Dataset excerpt.
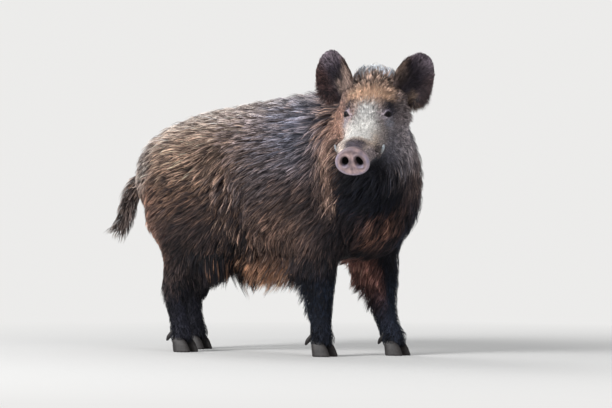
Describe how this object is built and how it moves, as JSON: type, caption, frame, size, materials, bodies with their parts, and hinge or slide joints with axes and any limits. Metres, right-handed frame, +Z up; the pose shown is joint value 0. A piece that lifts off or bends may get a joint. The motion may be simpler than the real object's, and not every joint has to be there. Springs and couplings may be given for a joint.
{
  "type": "wild boar",
  "caption": "Still life-size wild boar standing on its feet in a thick winter coat, head turned to its right to look at the viewer, for display or a scene.",
  "frame": {"origin": "on the floor, under the middle of the whole object's box", "axes": "+X along the body from rump to chest, +Y to the animal's left, +Z up"},
  "size_m": [1.236, 0.5636, 0.9043],
  "materials": {
    "coat": "coarse winter bristle over a dense undercoat, grizzled brown",
    "leg_coat": "short near-black bristle",
    "ear_coat": "short dark hair with a longer fringe",
    "nose_skin": "bare damp skin, greyish pink",
    "horn": "dark worn hoof horn",
    "tusk": "worn ivory",
    "eye": "wet, near-black brown"
  },
  "bodies": {
    "root": {"trunk": "coat", "neck": "coat", "head": "coat", "lower_jaw": "coat", "tail": "coat", "tail_tassel": "coat", "ear_right": "ear_coat", "ear_left": "ear_coat", "front_right_leg_upper": "leg_coat", "front_right_leg_lower": "leg_coat", "front_left_leg_upper": "leg_coat", "front_left_leg_lower": "leg_coat", "hind_right_leg_upper": "leg_coat", "hind_right_leg_lower": "leg_coat", "hind_left_leg_upper": "leg_coat", "hind_left_leg_lower": "leg_coat", "nose_disc": "nose_skin", "eye_right": "eye", "eye_left": "eye", "tusk_right": "tusk", "tusk_left": "tusk", "front_right_hoof_right": "horn", "front_right_hoof_left": "horn", "front_right_dewclaw_right": "horn", "front_right_dewclaw_left": "horn", "front_left_hoof_right": "horn", "front_left_hoof_left": "horn", "front_left_dewclaw_right": "horn", "front_left_dewclaw_left": "horn", "hind_right_hoof_right": "horn", "hind_right_hoof_left": "horn", "hind_right_dewclaw_right": "horn", "hind_right_dewclaw_left": "horn", "hind_left_hoof_right": "horn", "hind_left_hoof_left": "horn", "hind_left_dewclaw_right": "horn", "hind_left_dewclaw_left": "horn"}
  },
  "joints": []
}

What is expected. Write the data out again in full and exactly.

Answer in full.
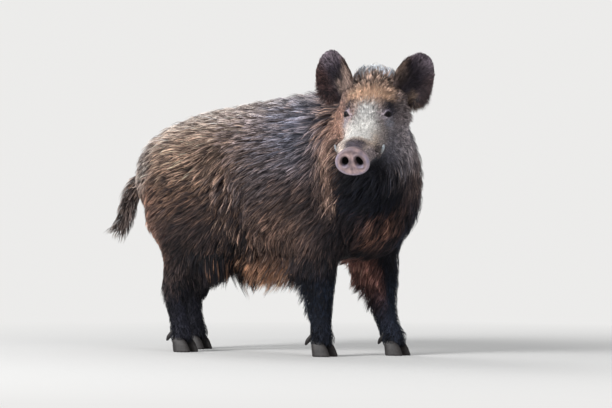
Describe how this object is built and how it moves, as JSON: type, caption, frame, size, materials, bodies with their parts, and hinge or slide joints with axes and any limits. Metres, right-handed frame, +Z up; the pose shown is joint value 0. A piece that lifts off or bends may get a joint. The motion may be simpler than the real object's, and not every joint has to be there. Springs and couplings may be given for a joint.
{
  "type": "wild boar",
  "caption": "Still life-size wild boar standing on its feet in a thick winter coat, head turned to its right to look at the viewer, for display or a scene.",
  "frame": {"origin": "on the floor, under the middle of the whole object's box", "axes": "+X along the body from rump to chest, +Y to the animal's left, +Z up"},
  "size_m": [1.236, 0.5636, 0.9043],
  "materials": {
    "coat": "coarse winter bristle over a dense undercoat, grizzled brown",
    "leg_coat": "short near-black bristle",
    "ear_coat": "short dark hair with a longer fringe",
    "nose_skin": "bare damp skin, greyish pink",
    "horn": "dark worn hoof horn",
    "tusk": "worn ivory",
    "eye": "wet, near-black brown"
  },
  "bodies": {
    "root": {"trunk": "coat", "neck": "coat", "head": "coat", "lower_jaw": "coat", "tail": "coat", "tail_tassel": "coat", "ear_right": "ear_coat", "ear_left": "ear_coat", "front_right_leg_upper": "leg_coat", "front_right_leg_lower": "leg_coat", "front_left_leg_upper": "leg_coat", "front_left_leg_lower": "leg_coat", "hind_right_leg_upper": "leg_coat", "hind_right_leg_lower": "leg_coat", "hind_left_leg_upper": "leg_coat", "hind_left_leg_lower": "leg_coat", "nose_disc": "nose_skin", "eye_right": "eye", "eye_left": "eye", "tusk_right": "tusk", "tusk_left": "tusk", "front_right_hoof_right": "horn", "front_right_hoof_left": "horn", "front_right_dewclaw_right": "horn", "front_right_dewclaw_left": "horn", "front_left_hoof_right": "horn", "front_left_hoof_left": "horn", "front_left_dewclaw_right": "horn", "front_left_dewclaw_left": "horn", "hind_right_hoof_right": "horn", "hind_right_hoof_left": "horn", "hind_right_dewclaw_right": "horn", "hind_right_dewclaw_left": "horn", "hind_left_hoof_right": "horn", "hind_left_hoof_left": "horn", "hind_left_dewclaw_right": "horn", "hind_left_dewclaw_left": "horn"}
  },
  "joints": []
}